As tempting as it might be to start your own Ning social networking site as quickly as possible, I advise you to wait until you develop a substantial online following before taking that step.
I have seen many Ning sites die off from a lack of momentum. However, once you can personally enlist 100 to 200 people to become members of your site, you might very well be able to get it off the ground.
Joining Other People’s Ning Networks
You can start building a list by joining other people’s Ning sites. The best sites to join are those that attract the kinds of people you’re looking to meet online.
Don’t be afraid to join a new network that might not be right for you. You can always leave the network if you wish or you can create a profile, abandon it and move on. On the other hand you might really like what you find once you join, so if it looks interesting, give it a try.
When you join a site, you’ll be connected as friends with anybody there whom you befriended at another Ning site. This makes perfect sense, but it can work against you.
Messaging Restrictions on Ning Networks
You can only send messages to your friends, so of course you’ll want to add friends when you join a new site. You will be able to mail to them individually or as a group, but the latter is usually more effective.
Unfortunately, if you have more than a hundred friends at a site, Ning will not let you mail to them as a group. To avoid hitting the 100 limit, you should try to add about eighty friends max on each site.

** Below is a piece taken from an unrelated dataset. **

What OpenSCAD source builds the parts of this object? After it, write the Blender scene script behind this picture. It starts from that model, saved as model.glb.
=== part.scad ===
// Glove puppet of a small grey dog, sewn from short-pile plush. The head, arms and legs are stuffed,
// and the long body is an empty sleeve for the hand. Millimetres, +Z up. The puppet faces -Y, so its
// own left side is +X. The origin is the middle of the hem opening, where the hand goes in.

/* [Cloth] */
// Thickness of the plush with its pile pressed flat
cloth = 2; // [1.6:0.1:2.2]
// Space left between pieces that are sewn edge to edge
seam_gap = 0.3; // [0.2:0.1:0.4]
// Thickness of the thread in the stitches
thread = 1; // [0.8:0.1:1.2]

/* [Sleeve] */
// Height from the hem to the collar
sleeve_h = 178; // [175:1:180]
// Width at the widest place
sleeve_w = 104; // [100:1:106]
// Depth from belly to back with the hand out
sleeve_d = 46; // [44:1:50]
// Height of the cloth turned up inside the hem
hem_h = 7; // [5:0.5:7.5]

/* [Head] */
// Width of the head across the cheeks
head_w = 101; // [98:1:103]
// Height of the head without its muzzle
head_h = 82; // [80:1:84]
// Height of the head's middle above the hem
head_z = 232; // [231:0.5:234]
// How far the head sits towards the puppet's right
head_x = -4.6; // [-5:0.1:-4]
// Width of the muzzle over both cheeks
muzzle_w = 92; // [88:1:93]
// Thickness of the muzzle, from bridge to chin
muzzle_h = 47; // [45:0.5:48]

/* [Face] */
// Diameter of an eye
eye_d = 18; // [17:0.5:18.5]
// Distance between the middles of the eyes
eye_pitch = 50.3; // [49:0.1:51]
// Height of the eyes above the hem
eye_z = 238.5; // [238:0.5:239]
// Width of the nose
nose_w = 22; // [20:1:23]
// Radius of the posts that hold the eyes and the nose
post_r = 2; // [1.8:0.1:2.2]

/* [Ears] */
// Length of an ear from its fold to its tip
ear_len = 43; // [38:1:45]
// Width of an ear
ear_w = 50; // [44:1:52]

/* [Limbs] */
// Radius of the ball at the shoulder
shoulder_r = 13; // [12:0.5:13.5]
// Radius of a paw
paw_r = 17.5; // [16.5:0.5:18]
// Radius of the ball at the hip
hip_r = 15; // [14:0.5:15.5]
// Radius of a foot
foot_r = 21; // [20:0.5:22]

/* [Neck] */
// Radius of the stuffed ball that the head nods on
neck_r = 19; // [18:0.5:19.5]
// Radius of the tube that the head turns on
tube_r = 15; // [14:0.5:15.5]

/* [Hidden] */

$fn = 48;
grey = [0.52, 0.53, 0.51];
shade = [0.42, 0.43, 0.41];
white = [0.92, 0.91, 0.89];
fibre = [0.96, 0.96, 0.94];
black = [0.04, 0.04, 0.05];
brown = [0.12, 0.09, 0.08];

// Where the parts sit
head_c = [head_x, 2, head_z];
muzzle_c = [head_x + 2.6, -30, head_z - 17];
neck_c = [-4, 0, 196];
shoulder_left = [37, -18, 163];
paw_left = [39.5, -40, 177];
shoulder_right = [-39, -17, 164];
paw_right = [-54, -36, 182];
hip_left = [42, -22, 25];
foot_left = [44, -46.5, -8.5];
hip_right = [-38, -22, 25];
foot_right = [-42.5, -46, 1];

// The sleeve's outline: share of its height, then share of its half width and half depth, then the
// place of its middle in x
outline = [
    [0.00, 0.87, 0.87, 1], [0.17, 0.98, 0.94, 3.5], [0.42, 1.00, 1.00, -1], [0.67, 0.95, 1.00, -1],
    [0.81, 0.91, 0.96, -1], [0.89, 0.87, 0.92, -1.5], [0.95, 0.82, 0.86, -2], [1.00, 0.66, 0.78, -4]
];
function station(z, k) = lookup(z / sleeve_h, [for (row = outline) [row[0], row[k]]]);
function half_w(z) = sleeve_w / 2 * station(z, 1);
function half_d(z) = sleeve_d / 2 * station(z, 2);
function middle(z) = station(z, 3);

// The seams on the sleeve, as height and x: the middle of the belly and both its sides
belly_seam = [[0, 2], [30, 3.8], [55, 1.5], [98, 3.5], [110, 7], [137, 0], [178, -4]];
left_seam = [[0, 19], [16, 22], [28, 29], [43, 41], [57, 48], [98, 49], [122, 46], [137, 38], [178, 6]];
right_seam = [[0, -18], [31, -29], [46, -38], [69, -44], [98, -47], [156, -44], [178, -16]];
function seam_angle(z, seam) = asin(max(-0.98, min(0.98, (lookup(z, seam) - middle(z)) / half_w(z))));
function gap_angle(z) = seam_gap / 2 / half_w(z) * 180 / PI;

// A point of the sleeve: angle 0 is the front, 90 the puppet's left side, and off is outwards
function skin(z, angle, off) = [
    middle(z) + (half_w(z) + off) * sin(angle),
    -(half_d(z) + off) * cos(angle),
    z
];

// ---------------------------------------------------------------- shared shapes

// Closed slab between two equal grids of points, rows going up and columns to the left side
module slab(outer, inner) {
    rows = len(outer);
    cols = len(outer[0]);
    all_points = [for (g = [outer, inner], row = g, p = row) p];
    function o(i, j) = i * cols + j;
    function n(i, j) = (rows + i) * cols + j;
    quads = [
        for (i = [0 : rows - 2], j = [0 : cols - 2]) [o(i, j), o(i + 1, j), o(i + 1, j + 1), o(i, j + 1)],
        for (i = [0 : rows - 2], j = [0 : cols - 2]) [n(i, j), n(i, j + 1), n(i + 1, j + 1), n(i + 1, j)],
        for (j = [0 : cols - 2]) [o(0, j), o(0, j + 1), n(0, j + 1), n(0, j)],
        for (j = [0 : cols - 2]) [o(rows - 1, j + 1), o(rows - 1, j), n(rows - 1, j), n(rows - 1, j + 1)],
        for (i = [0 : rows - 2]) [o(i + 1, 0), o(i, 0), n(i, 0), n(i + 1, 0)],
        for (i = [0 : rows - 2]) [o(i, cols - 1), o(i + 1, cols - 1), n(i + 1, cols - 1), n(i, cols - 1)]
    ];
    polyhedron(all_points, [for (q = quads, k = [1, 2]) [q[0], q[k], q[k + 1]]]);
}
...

Pre-existing friends will count against you. If you join a site, and you already have forty friends there, you’ll only be able to add forty new ones on that site before reaching your eighty target.

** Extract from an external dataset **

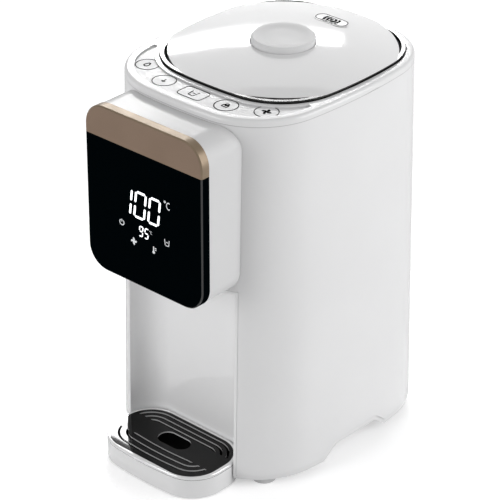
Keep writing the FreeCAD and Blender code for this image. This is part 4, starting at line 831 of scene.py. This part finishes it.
def digit(sign, left, low, width, height, thick):
    """The bars of one digit inside a box, before the slant."""
    half = height / 2
    across = width - 1.15 * thick
    upright = half - 0.75 * thick
    middle = left + width / 2
    near, far = left + thick / 2, left + width - thick / 2
    quarter_turn = math.pi / 2
    places = {
        "a": (middle, low + height - thick / 2, across, 0),
        "g": (middle, low + half, across, 0),
        "d": (middle, low + thick / 2, across, 0),
        "f": (near, low + half * 1.5, upright, quarter_turn),
        "b": (far, low + half * 1.5, upright, quarter_turn),
        "e": (near, low + half * 0.5, upright, quarter_turn),
        "c": (far, low + half * 0.5, upright, quarter_turn),
    }
    return [bar(x, y, length * 0.9, thick, turn) for x, y, length, turn in
            (places[letter] for letter in SEGMENTS[sign])]


def slanted(piece, low):
    """Lean a mesh to the right about a base line."""
    for corner in piece.data.vertices:
        corner.co.x += SLANT * (corner.co.y - low)
    return piece


def onto_glass(piece):
    """Stand a flat mark up against the front of the glass."""
    upright = Matrix.Rotation(math.pi / 2, 4, "X")
    piece.data.transform(Matrix.Translation((0, GLASS_FRONT - RISE, 0)) @ upright)
    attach(piece, "pot_body")
    return piece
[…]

In addition, the overlap between this site and others will cause your friends to receive duplicate messages across networks each time you send an announcement.
Yet despite Ning’s messaging restrictions, you should eventually be able to directly mail to hundreds across all the networks to which you belong.
Exceeding the Messaging Limit
If you join a large Ning social networking site and end up with more than 100 friends there, you won’t be able to mail them as a group.
Don’t despair — add even more friends!
Later, when you find a site you really like or start your own Ning site, you’ll be able to invite friends from this site and others to which you belong all at one time using Ning’s “invite friends” feature.
You’ll even be able to invite them more than one time, as long as you don’t make a pest out of yourself.
Using Messaging to Build Your Brand
Don’t spam your friends. They’ll quickly tune you out.
Send useful information that positions you as a leader or as an authority. If you have a blog, you can send blog announcements to attract new readers and subscribers.
Eventually you’ll have the influence and following you need to start your own thriving Ning social networking site.